Effect of Surface Types: Different surface types lead to different frictional forces. For example, sliding an object on ice produces much less friction than sliding it on concrete.

Calculating Friction Examples Table
Problem Type	Description	Steps to Solve	Example
Calculating Frictional Force	Finding the frictional force when a normal force and coefficient of friction are known.	Identify the normal force \( N \) (in newtons, N). Identify the coefficient of friction \( \mu \) (dimensionless). Use the formula for frictional force: \( F_f = \mu \times N \).	If \( N = 50 \, \text{N} \) and \( \mu = 0.4 \), the frictional force is \( F_f = 0.4 \times 50 = 20 \, \text{N} \).

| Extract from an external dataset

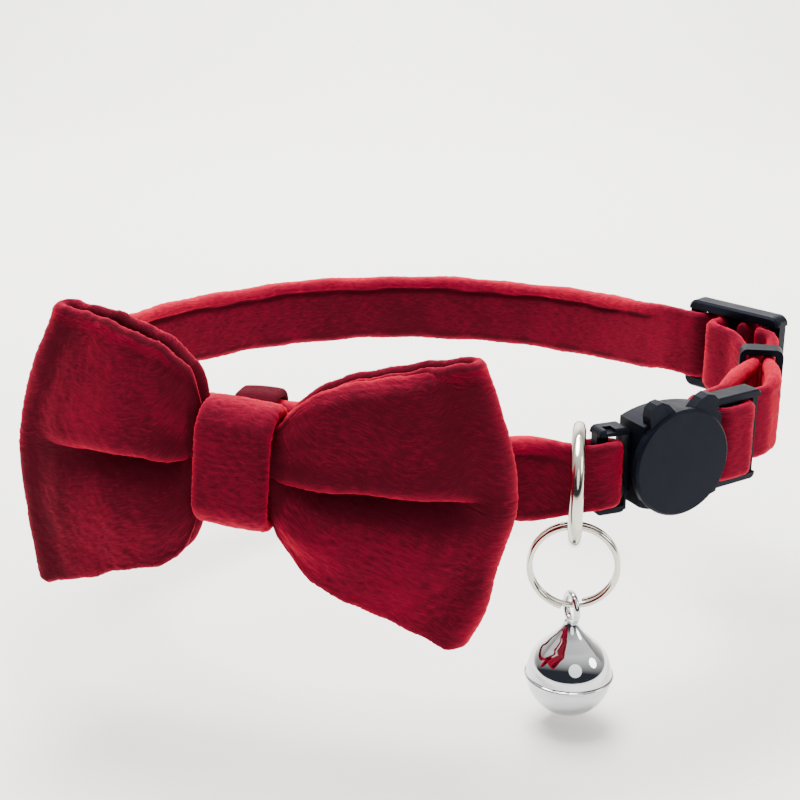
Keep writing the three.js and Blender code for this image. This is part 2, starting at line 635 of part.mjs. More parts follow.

Calculating the Work Done by Friction	Finding the work done by friction when an object moves over a surface.	Identify the frictional force \( F_f \) (in newtons, N). Identify the distance \( d \) (in meters, m). Use the formula for work: \( W = F_f \times d \) (note: work done by friction is negative if it opposes motion).	If \( F_f = 20 \, \text{N} \) and \( d = 10 \, \text{m} \), the work done by friction is \( W = 20 \times 10 = 200 \, \text{J} \) (negative if friction opposes motion).
Calculating the Coefficient of Friction	Finding the coefficient of friction when the frictional force and normal force are known.	Identify the frictional force \( F_f \) (in newtons, N). Identify the normal force \( N \) (in newtons, N). Use the formula for the coefficient of friction: \( \mu = \frac{F_f}{N} \).	If \( F_f = 30 \, \text{N} \) and \( N = 60 \, \text{N} \), the coefficient of friction is \( \mu = \frac{30}{60} = 0.5 \).
Calculating Frictional Work in Non-ideal Conditions	When calculating work done by friction with varying normal force or additional factors.	Identify the varying normal force \( N \) (in newtons, N). Account for any changes in friction or additional forces (e.g., inclined surface, air resistance, etc.). Use the formula for work: \( W = F_f \times d \), adjusting \( F_f \) for the conditions.	If \( N = 40 \, \text{N} \), \( \mu = 0.3 \), and \( d = 12 \, \text{m} \), the work done by friction is \( F_f = 0.3 \times 40 = 12 \, \text{N} \), so \( W = 12 \times 12 = 144 \, \text{J} \).